The International Network for Hepatitis C in Substance Users points to economic and pseudo-scientific barriers that keep drug-using hepatitis sufferers from receiving new, effective treatments, including an assumption that illicit drug use reduced the efficacy of certain medications
At the 5th annual International Symposium on Hepatitis Care in Substance Users, experts spoke out strongly on the need for hepatitis C treatment to be more accessible to drug users.
“To delay further is unethical and undermines public health,” said Jason Grebely, of the Kirby Institute of Australia’s University of New South Wales, in a press release from the meeting.
The condition impacts as many as 100 million people worldwide, astronomically increases patients’ risks for cirrhosis and liver cancer, and kills almost three-quarters of a million people annually. The vast majority of new cases, at least in high-income nations, are among intravenous drug users.
The meeting was hosted by the International Network for Hepatitis C in Substance Users (INHSU), and the group points to economic and pseudo-scientific barriers that keep drug-using hepatitis sufferers from receiving new, effective treatments, including an assumption that illicit drug use reduced the efficacy of certain medications. The group emphasized last year’s C-EDGE CO-STAR Clinical Trial, which found no negative impact on therapy, and that reinfection rates among users were as low as 4%.
As new treatments have proven their effectiveness, organizations and countries have created audacious goals for the total eradication of the condition. The World Health Organization aspires to see hepatitis B and C eliminated as a “global health threat” by 2030, with 80% overall diagnosis and 65% treatment. Only a minority of global HCV cases are currently believed to be diagnosed.

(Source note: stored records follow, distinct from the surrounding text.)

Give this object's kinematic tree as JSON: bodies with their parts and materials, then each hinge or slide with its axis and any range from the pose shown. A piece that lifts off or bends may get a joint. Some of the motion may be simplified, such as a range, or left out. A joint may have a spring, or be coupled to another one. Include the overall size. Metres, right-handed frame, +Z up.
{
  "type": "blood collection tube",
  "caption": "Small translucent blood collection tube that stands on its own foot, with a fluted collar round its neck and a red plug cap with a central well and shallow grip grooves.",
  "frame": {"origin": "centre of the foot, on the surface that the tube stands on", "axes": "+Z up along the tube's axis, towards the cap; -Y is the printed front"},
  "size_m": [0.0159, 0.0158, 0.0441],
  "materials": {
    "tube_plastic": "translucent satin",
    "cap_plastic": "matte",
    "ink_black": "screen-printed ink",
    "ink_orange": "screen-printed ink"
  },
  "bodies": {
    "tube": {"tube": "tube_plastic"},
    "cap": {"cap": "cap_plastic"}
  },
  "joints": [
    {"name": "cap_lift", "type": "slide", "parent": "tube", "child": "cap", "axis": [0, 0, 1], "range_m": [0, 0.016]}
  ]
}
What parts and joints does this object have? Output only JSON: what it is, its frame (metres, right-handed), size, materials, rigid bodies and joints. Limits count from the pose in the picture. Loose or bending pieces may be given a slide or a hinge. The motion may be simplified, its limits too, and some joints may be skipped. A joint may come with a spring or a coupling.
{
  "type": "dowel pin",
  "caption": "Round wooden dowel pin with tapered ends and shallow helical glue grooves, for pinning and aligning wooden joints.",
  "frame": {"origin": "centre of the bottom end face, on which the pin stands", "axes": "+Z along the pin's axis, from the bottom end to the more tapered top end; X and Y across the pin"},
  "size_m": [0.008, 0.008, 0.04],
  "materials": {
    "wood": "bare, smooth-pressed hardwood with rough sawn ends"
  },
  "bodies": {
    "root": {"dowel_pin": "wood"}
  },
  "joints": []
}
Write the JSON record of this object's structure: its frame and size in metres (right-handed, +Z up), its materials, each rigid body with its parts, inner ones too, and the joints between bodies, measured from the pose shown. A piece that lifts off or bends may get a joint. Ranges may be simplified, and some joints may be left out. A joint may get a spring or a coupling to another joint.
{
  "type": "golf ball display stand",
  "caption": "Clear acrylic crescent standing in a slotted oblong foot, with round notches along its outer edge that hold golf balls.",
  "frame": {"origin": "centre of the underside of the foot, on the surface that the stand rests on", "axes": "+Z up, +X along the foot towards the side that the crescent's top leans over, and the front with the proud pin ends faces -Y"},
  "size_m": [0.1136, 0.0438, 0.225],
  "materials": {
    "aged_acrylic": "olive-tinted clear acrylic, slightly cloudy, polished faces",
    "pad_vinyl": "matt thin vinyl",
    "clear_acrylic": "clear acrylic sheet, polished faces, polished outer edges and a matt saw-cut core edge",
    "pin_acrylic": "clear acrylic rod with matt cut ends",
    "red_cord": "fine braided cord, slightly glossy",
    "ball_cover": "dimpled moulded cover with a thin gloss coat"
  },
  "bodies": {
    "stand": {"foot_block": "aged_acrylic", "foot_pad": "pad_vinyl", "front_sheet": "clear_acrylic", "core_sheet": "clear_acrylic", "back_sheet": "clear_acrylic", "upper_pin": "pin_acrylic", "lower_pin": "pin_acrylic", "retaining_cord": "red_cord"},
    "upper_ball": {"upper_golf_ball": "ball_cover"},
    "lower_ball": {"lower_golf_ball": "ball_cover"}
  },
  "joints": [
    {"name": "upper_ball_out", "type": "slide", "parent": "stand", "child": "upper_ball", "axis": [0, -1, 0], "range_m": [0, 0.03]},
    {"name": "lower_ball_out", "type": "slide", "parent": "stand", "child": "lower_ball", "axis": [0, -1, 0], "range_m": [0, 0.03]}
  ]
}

Among a handful of countries that have set out to fight the disease directly, Australia has seen success with its recent subsidization of the most effective treatments, which include Harvoni (ledipasvir and sofosbuvir) and Daklinza (daclatasvir). More than 20,000 people have begun treatment in the first 4 months of cheap availability, a take-up rate that experts there say “would result in more people being treated in 10 months than would have been treated in 20 years of the old therapies.” With a healthcare card, these medications can cost as little as $10 per month in Australia.
In their declaration, the INHSU cites studies indicating that a 3-to-5-fold uptick in treatment amongst injectable drug users in countries like Canada could cut HCV prevalence in half there in just a decade. They praise the countries that have begun making the treatments more accessible, and call on countries like the United States to follow suit.
Currently, 12-week treatments of effective drugs like sofosbuvir can cost tens of thousands of dollars in the United States. For most HCV-positive users of illicit narcotics, those costs are extremely prohibitive. In contrast, countries like Mongolia and Egypt have found ways to make them available for as little as $900.
The costs, combined with physicians’ reticence to prescribe the treatments to drug users based on false assumptions of hindered efficacy or inevitable reinfection, stand in the way of what the WHO and INHSU believe could be a rapid eradication of the condition.
"We strongly recommend that all restrictions on access to new hepatitis C treatments based on drug or alcohol use or opioid substitution treatment be removed,” says Professor Olav Dalgard, who chaired the 2016 Symposium. “There is no good ethical or health based evidence for such discriminations. Nor do the restrictions make clinical, public health or health economic sense."